The shortest, cheapest, most feasible, and least interesting route across the continent is from Valparaiso to Buenos Ayres. The breadth of South America is here only eight hundred miles. By railroad from Valparaiso to the foot of the Andes; thence a short mule-ride by the Uspallata Pass (altitude 12,000 feet), under the shadow of Aconcagua to Mendoza; thence by coach across the pampas to the Rio Plata. The Portillo Pass (traversed by Darwin) is nearer, but more lofty and dangerous.
Bolivia offers the difficult path of Gibbon: From the coast to Cochabamba; thence down the Marmoré and Madeira. There are three routes through Peru: First, from Lima to Mayro, by way of Cerro Pasco and Huánaco, by mule, ten days; thence down the Pachitéa, by canoe, six days; thence down the Ucayali to Iquitos, by steamer, six days (forty-five hours' running time). When the road from Lima to Mayro is finished the passage will be shortened four days. No snow is met in crossing the Andes in summer, but in winter it is very deep. Second (Herndon's route), from Lima to Tinga Maria, by way of Huánaco, by mule, fifteen days, distance three hundred miles (the passage is difficult in the rainy season); thence by canoe fifteen days down the Huallaga to Yurimaguas. Third and best, by mule from Truxillo to Caximárca, five days (note the magnificent ruins); thence to Chachapoyas, seven days (here are pre-Incarial relics); thence to Moyabamba, eight days; thence on foot to Balsa Puerto, four days; thence by canoe to Yurimaguas, two days.
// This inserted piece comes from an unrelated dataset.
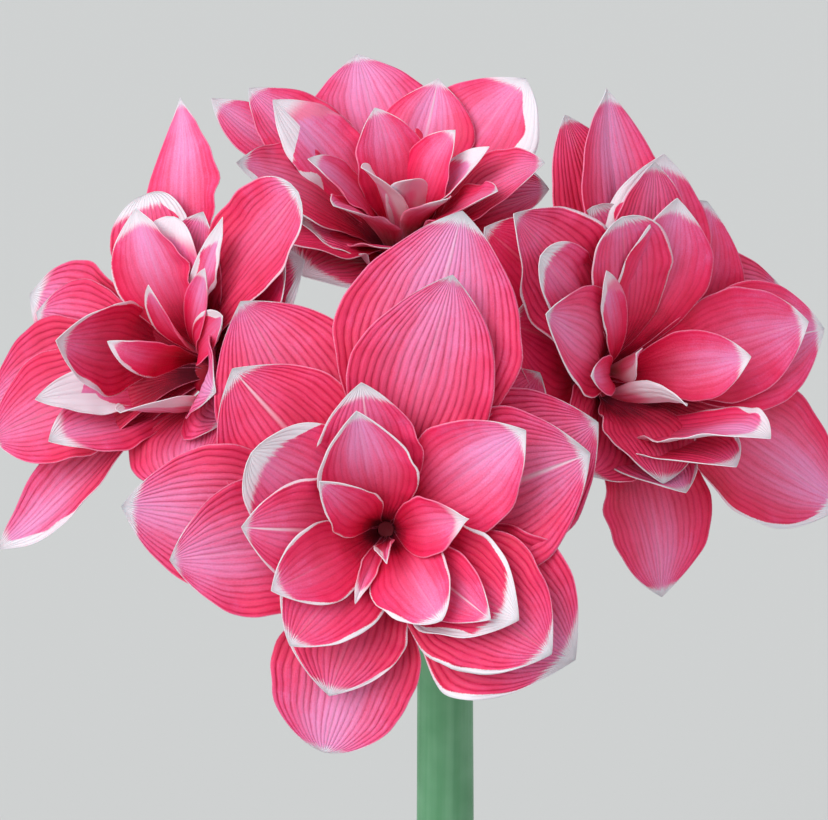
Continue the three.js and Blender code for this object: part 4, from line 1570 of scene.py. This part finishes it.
@dataclass
class Bulb:
    """The bulb: a fleshy body under layers of dry tunic, with the ends of old leaves round its neck."""

    foot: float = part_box("bulb")[0][2] / MM
    top: float = NECK_TOP
    foot_radius: float = 22.0
    neck_radius: float = 20.0
    socket_radius: float = 13.9
    socket_depth: float = 9.0
    underside: float = 0.06
    neck_edge: float = 0.86
    socket_edge: float = 0.93
    girths: tuple[tuple[float, float], ...] = (
        (0.0, 22.0), (0.14, 41.3), (0.36, 48.0), (0.62, 38.4), (0.86, 23.0), (1.0, 20.0),
    )
    layers: tuple[tuple[float, ...], ...] = (
        (10, 165, 0.3, 0.80, 0.5, 1), (150, 150, 0.3, 0.9, 0.8, 2), (260, 140, 0.3, 0.74, 0.6, 3),
        (60, 120, 0.32, 0.93, 1.3, 4), (210, 100, 0.32, 0.86, 1.4, 5), (330, 80, 0.32, 0.92, 1.1, 6),
    )

    def girth(self, share: float) -> float:
        """Give the radius at a share of the height, through the shares that a forcing bulb has."""
        knots = self.girths
        for (low, near), (high, far) in zip(knots, knots[1:]):
            if share <= high:
                step = (share - low) / (high - low)
                before = knots[max(knots.index((low, near)) - 1, 0)]
                after = knots[min(knots.index((high, far)) + 1, len(knots) - 1)]
                width = high - low
                slope_near = (far - before[1]) / max(high - before[0], 1e-6) * width
                slope_far = (after[1] - near) / max(after[0] - low, 1e-6) * width
                cube, square = step**3, step**2
                value = (2 * cube - 3 * square + 1) * near + (cube - 2 * square + step) * slope_near
                return value + (3 * square - 2 * cube) * far + (cube - square) * slope_far
        return self.neck_radius

    def body_place(self, x: float, y: float) -> Vector:
        """Find a point of the body, from the middle of the foot to the bottom of the neck's socket."""
        angle = 2 * math.pi * x
        height_share, radius = 0.0, 0.0
        if y < self.underside:
            radius = self.foot_radius * y / self.underside
        elif y < self.neck_edge:
            height_share = (y - self.underside) / 0.8
            radius = self.girth(height_share) - 0.5
        elif y < self.socket_edge:
            height_share = 1.0
            step_in = self.socket_radius - self.neck_radius + 0.5
            radius = self.neck_radius - 0.5 + step_in * (y - self.neck_edge) / 0.07
        else:
            drop = (y - self.socket_edge) / 0.07
            height_share = 1.0 - self.socket_depth / (self.top - self.foot) * min(drop * 2.0, 1.0)
            radius = self.socket_radius * (1.0 - max(drop * 2.0 - 1.0, 0.0))
        height = self.foot + (self.top - self.foot) * height_share
        if 0.1 < y < self.neck_edge:
            lumps = Vector((math.cos(angle) * 1.3, math.sin(angle) * 1.3, height * 0.02))
            radius += 0.9 * noise.noise(lumps) - 0.9
        return Vector((radius * math.cos(angle), radius * math.sin(angle), height))

    def tunic(self, mesh: PieceMesh, start: float, sweep: float, low: float, high: float, proud: float,
              seed: int) -> None:
        """Add one papery layer that wraps part of the bulb, with a torn upper edge.

        Args:
            mesh: The mesh to add to.
            start: Where the layer starts, in degrees.
            sweep: How far round it goes.
            low: The share of the height of its lower edge.
            high: The share of the height that its torn edge is about.
            proud: How far it stands off the bulb.
            seed: What its tears start from.
        """
        offset = Vector((seed * 7.3, seed * 3.1, 0.0))

        def place(x: float, y: float) -> Vector:
            """Find a point of the layer."""
            angle = math.radians(start + sweep * x)
            torn = high + 0.07 * noise.noise(Vector((x * 7.0, 0.0, 0.0)) + offset)
            torn += 0.03 * noise.noise(Vector((x * 31.0, 5.0, 0.0)) + offset)
            share = low + (min(torn, 0.995) - low) * y
            lift = proud * (0.5 + 0.9 * y) + 0.8 * noise.noise(Vector((x * 4.0, y * 3.0, 2.0)) + offset)
            lift *= smoothstep(0.0, 0.06, x) * smoothstep(1.0, 0.94, x)
            radius = self.girth(share) + max(lift, 0.0)
            height = self.foot + (self.top - self.foot) * share
            return Vector((radius * math.cos(angle), radius * math.sin(angle), height))

        mesh.sheet(72, 40, place)

    def build(self, skin: bpy.types.Material) -> None:
        """Build and dress the bulb.

        Args:
            skin: The tunic's finish.
        """
        mesh = PieceMesh()
        mesh.sheet(72, 60, self.body_place)
        mesh.settle(mesh.bm.verts[:])
        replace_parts(mesh.piece("bulb_body", "bulb_tunic", [skin]), "bulb")
        mesh = PieceMesh()
        for layer in self.layers:
            self.tunic(mesh, *layer)
        bmesh.ops.transform(mesh.bm, matrix=SCALE_TO_ROW, verts=mesh.bm.verts[:])
        made = mesh.piece("bulb_tunics", "bulb_tunic", [skin])
        solid = made.modifiers.new("thickness", "SOLIDIFY")
        solid.thickness = TUNIC_THICKNESS * MM
        solid.offset = -1.0


@dataclass
class Pot:
    """A plain clay pot with a band round its rim, and the peat mix in it."""

    height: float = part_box("pot")[1][2] / MM
    foot_radius: float = 60.0
    rim_radius: float = 86.0
    wall: float = 6.0
    floor: float = 8.0
    band: float = 26.0
    proud: float = 4.0
    drain_radius: float = 5.0
    drain_from_axis: float = 32.0
    soil_edge: float = 132.0
    soil_middle: float = 137.0
    soil_inner: float = 30.0
    crumbs_from: float = 44.0
    drains: int = 4
    sides: int = 128

    def outer(self, height: float) -> float:
        """Give the outer radius at a height below the band."""
        return self.foot_radius + (self.rim_radius - self.foot_radius) * height / self.height

    def profile(self) -> list[tuple[float, float]]:
        """Trace the pot's wall from the middle of its foot, up its outside, and down to its floor."""
        band_foot = self.height - self.band
        band_outer = self.rim_radius + self.proud
        inner_rim = self.rim_radius - self.wall
        foot = self.foot_radius
        steps = [(0.0, 0.0), (foot - 3.0, 0.0), (foot - 0.9, 0.5), (foot, 2.2)]
        for share in range(1, 16):
            height = 2.2 + (band_foot - 3.4) * share / 15
            steps.append((self.outer(height), height))
        under = self.outer(band_foot)
        steps += [
            (under + 0.4, band_foot - 0.6), (under + 1.6, band_foot + 0.3),
            (under + 3.3, band_foot + 1.6), (under + 4.0, band_foot + 3.6),
        ]
        for share in range(1, 5):
            radius = under + 4.0 + (band_outer - under - 4.0) * share / 5
            steps.append((radius, band_foot + 3.6 + (self.band - 7.0) * share / 5))
        steps += [
            (band_outer, self.height - 3.0), (band_outer - 0.6, self.height - 1.0),
            (band_outer - 2.2, self.height), (inner_rim + 2.2, self.height),
            (inner_rim + 0.6, self.height - 0.9),
            (self.outer(self.height - 3.0) - self.wall, self.height - 3.0),
        ]
        for share in range(1, 16):
            height = self.height - 3.0 - (self.height - 3.0 - self.floor - 2.0) * share / 15
            steps.append((self.outer(height) - self.wall, height))
        steps += [(self.outer(self.floor) - self.wall - 2.0, self.floor), (0.0, self.floor)]
        return steps

    def drilled(self, made: bpy.types.Object) -> None:
        """Cut the drain holes through the pot's floor.

        Args:
            made: The pot.
        """
        drills = bmesh.new()
        for hole in range(self.drains):
            angle = 2 * math.pi / self.drains * (hole + 0.5)
            middle = Vector((math.cos(angle), math.sin(angle), 0.0)) * self.drain_from_axis
            middle.z = self.floor / 2
            place = SCALE_TO_ROW @ Matrix.Translation(middle)
            bmesh.ops.create_cone(
                drills, cap_ends=True, segments=32, radius1=self.drain_radius, radius2=self.drain_radius,
                depth=3 * self.floor, matrix=place,
            )
        mesh = bpy.data.meshes.new("drills")
        drills.to_mesh(mesh)
        drills.free()
        tool = put_in_scene("drills", mesh)
        cut = made.modifiers.new("drain_holes", "BOOLEAN")
        cut.operation = "DIFFERENCE"
        cut.solver = "EXACT"
        cut.object = tool
        graph = bpy.context.evaluated_depsgraph_get()
        finished = bpy.data.meshes.new_from_object(made.evaluated_get(graph))
        made.modifiers.clear()
        made.data = finished
        bpy.data.objects.remove(tool)

    def soil_place(self, x: float, y: float) -> Vector:
        """Find a point of the soil's top: a low dome of lumps that meets the pot and the bulb."""
        angle = 2 * math.pi * x
        edge = self.outer(self.soil_edge) - self.wall - 0.5
        radius = self.soil_inner + (edge - self.soil_inner) * y
        share = radius / edge
        height = self.soil_middle - (self.soil_middle - self.soil_edge) * smoothstep(0.35, 1.0, share)
        spot = Vector((radius * math.cos(angle), radius * math.sin(angle), 0.0))
        height += 0.3 + 1.6 * noise.noise(spot * 0.07) + 0.9 * noise.noise(spot * 0.21)
        height += 0.5 * noise.noise(spot * 0.6)
        return Vector((spot.x, spot.y, height + 0.6))

    def scatter(self, mesh: PieceMesh, count: int, low: float, high: float, seed: int) -> None:
        """Scatter crumbs over the soil.

        Args:
            mesh: The mesh to add to.
            count: How many.
            low: The smallest radius.
            high: The largest radius.
            seed: What their places start from.
        """
        chance = random.Random(seed)
        edge = self.outer(self.soil_edge) - self.wall - high - 0.5
        for _ in range(count):
            reach = math.sqrt(chance.uniform((self.crumbs_from / edge) ** 2, 1.0))
            turn = chance.uniform(0.0, 1.0)
            share = (reach * edge - self.soil_inner) / (edge + high - self.soil_inner)
            spot = self.soil_place(turn, share)
            size = chance.uniform(low, high)
            length, width = chance.uniform(0.7, 1.3), chance.uniform(0.6, 1.1)
            shape = Vector((length, width, chance.uniform(0.45, 0.9))) * size
            twist = Matrix.Rotation(chance.uniform(0, 2 * math.pi), 4, "Z")
            twist = twist @ Matrix.Rotation(chance.uniform(-0.6, 0.6), 4, "X")
            matrix = SCALE_TO_ROW @ Matrix.Translation(spot) @ twist @ Matrix.Diagonal((*shape, 1.0))
            verts = bmesh.ops.create_icosphere(mesh.bm, subdivisions=1, radius=1.0, matrix=matrix)["verts"]
            for vert in verts:
                dent = Vector((chance.uniform(-1, 1), chance.uniform(-1, 1), chance.uniform(-1, 1)))
                vert.co += dent * size * MM * 0.16

    def build(self, clay: bpy.types.Material, soil: bpy.types.Material, grit: bpy.types.Material) -> None:
        """Build and dress the pot and its soil.

        Args:
            clay: The fired clay.
            soil: The peat mix.
            grit: The white grit in it.
        """
        mesh = PieceMesh()
        mesh.spun(self.profile(), self.sides, SCALE_TO_ROW)
        made = mesh.piece("clay_pot", "clay", [clay])
        self.drilled(made)
        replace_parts(made, "pot")
        mesh = PieceMesh()
        mesh.settle(mesh.sheet(220, 60, self.soil_place), closed=False)
        self.scatter(mesh, 900, 0.6, 2.2, 11)
        mesh.piece("soil_surface", "soil", [soil])
        mesh = PieceMesh()
        self.scatter(mesh, 90, 0.8, 1.8, 23)
        mesh.piece("soil_grit", "soil", [grit])


def dress_node(name: str, material: bpy.types.Material) -> None:
    """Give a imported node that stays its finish."""
    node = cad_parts[name]
    node.data.materials.clear()
    node.data.materials.append(material)


@dataclass(frozen=True)
class Studio:
    """The plain floor, the soft lights and the camera at the photograph's view."""

    width_px: float = 828.0
    focal_px: float = 3500.0
    sensor_mm: float = 36.0
    elevation: float = 15.0
    distance: float = 1.4
    target_mm: Triple = (-12.8, 0.0, 28.0)
    floor_half: float = 14.0
    floor_colour: Colour = (0.62, 0.63, 0.62)
    floor_rough: float = 0.9
    sky: Colour = (0.95, 0.97, 1.0)
    sky_strength: float = 0.6

    def camera(self) -> None:
        """Place the camera."""
        data = bpy.data.cameras.new("camera")
        data.sensor_width = self.sensor_mm
        data.lens = self.sensor_mm * self.focal_px / self.width_px
        data.clip_end = 100.0
        made = put_in_scene("camera", data)
        target = (UMBEL + Vector(self.target_mm)) * MM
        tilt = math.radians(self.elevation)
        look = Vector((0.0, math.cos(tilt), -math.sin(tilt)))
        made.location = target - look * self.distance
        made.rotation_euler = look.to_track_quat("-Z", "Y").to_euler()
        bpy.context.scene.camera = made

    def light(self, name: str, towards: Triple, spread: float, strength: float, colour: Colour) -> None:
        """Hang a broad soft light a long way off.

        Args:
            name: The light's name.
            towards: The way its light travels.
            spread: How wide it looks from the plant, in degrees.
            strength: Its strength.
            colour: Its colour.
        """
        data = bpy.data.lights.new(name, "SUN")
        data.angle = math.radians(spread)
        data.energy = strength
        data.color = colour
        made = put_in_scene(name, data)
        made.rotation_euler = Vector(towards).to_track_quat("-Z", "Y").to_euler()

    def floor(self) -> None:
        """Lay the pale floor."""
        mesh = bmesh.new()
        bmesh.ops.create_grid(mesh, x_segments=1, y_segments=1, size=self.floor_half)
        data = bpy.data.meshes.new("floor")
        mesh.to_mesh(data)
        mesh.free()
        surface = Surface("pale_floor")
        surface.set(Base_Color=self.floor_colour, Roughness=self.floor_rough)
        data.materials.append(surface.material)
        put_in_scene("floor", data)

    def build(self) -> None:
        """Set up the whole studio."""
        self.camera()
        self.floor()
        self.light("key", (0.6, 0.6, -0.56), 50.0, 2.3, (1.0, 0.99, 0.98))
        self.light("fill", (-0.7, 0.65, -0.25), 80.0, 0.25, (0.96, 0.98, 1.0))
        world = bpy.data.worlds.new("studio")
        world.use_nodes = True
        background = world.node_tree.nodes["Background"]
        background.inputs["Color"].default_value = (*self.sky, 1.0)
        background.inputs["Strength"].default_value = self.sky_strength
        scene = bpy.context.scene
        scene.world = world
        scene.view_settings.view_transform = "Standard"


def main() -> None:
    """Build the plant, dress it and light it."""
    logging.basicConfig(level=logging.INFO, format="%(message)s")
    Studio().build()
    groups = Groups(vein_group(), grain_group())
    stem, stalk_skin = STEM.make(groups), STALK.make(groups)
    face, back, throat = PETAL_FACE.make(groups), PETAL_BACK.make(groups), THROAT.make(groups)
    soil = SOIL.make(groups)
    Pot().build(CLAY.make(groups), soil, GRIT.make(groups))
    dress_node("soil", soil)
    Bulb().build(TUNIC.make(groups))
    Scape().build(stem)
    leaf_skin, bract_skin = LEAF_SKIN.make(groups), BRACT_SKIN.make(groups)
    for leaf in LEAVES:
        leaf.build(leaf_skin)
    for bract in BRACTS:
        bract.build(bract_skin)
    for bloom in BLOOMS:
        Stalk(bloom, STALK_SIDES[bloom.name]).build(stalk_skin)
        bloom.build(face, back, stalk_skin, throat)


if __name__ == "__main__":
    main()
Price of a mule from Truxillo to Moyabamba is $30; canoe-hire, $10. The Peruvian steamers arrive at Yurimaguas the fifth of every month and leave the seventh; reach Nauta the ninth and Iquitos the tenth; leave Iquitos the sixteenth and arrive at Tabatinga the nineteenth, to connect with the Brazilian line. Going up, they leave Tabatinga the twenty-first and arrive at Iquitos the twenty-fourth, stopping six days. Running time from Yurimaguas to Tabatinga, forty-eight hours; fare, $70, gold; third-class, $17. La Condamine's route, via Loxa and the Marañon, is difficult; and Md. Godin's, via the Pastassa, is perilous on account of rapids and savages. The transit by the Napo we will now give in detail.
Six hundred dollars in gold will be amply sufficient for a first-class passage from New York to New York across the continent of South America, making no allowance for stoppages. For necessary expenses in Ecuador, take a draft on London, which will sell to advantage in Guayaquil; so will Mexican dollars. American gold should be taken for expenses on the Amazon in Brazil; at Pará it commands a premium. On the Marañon it is below par; Peruvian gold should therefore be bought at Guayaquil for that part of the route. Also French medios, or quarter francs; they will be very useful every where on the route, especially on the Upper Amazon, where change is scarce. Fifty dollars' worth will not be too many; for, as the Scotchman said of sixpences, "they are canny little dogs, and often do the work of shillings." Take a passport for Brazil. Leave behind your delicacies and superfluities of clothing; woolen clothes will be serviceable throughout. A trunk for mountain travel should not exceed 24 by 15 by 15 inches—smaller the better. Take a rubber air-pillow and mattress: there is no bed between Guayaquil and Pará. A hammock for the Amazon can be bought on the Napo.
The Pacific Mail steamships, which leave New York on the first and sixteenth of each month, connect at Panama without delay with the British Steam Navigation line on the South Pacific. Fare, first-class, from New York to Guayaquil, by way of Panama and Paita, $215, gold; second-class, $128. Time to Panama, eight days; to Paita, four days; to Guayaquil, one day. A coasting steamer leaves Panama for Guayaquil the thirteenth of each month. There are two so-called hotels in Guayaquil. "Los tres Mosqueteros," kept by Sr. Gonzales, is the best. Take a front room ($1 per day), and board at the Fonda Italiana or La Santa Rosa ($1 per day). Here complete your outfit for the mountains: saddle, with strong girth and crupper; saddle-bags, saddle-cover, sweat-cloth, and bridle ($40, paper), woolen poncho ($9), rubber poncho ($4), blanket ($6), leggins, native spurs and stirrups, knife, fork, spoon, tea-pot, chocolate (tea, pure and cheap, should be purchased at Panama), candles, matches, soap, towels, and tarpaulin for wrapping up baggage. Convert your draft into paper, quantum sufficit for Guayaquil; the rest into silver.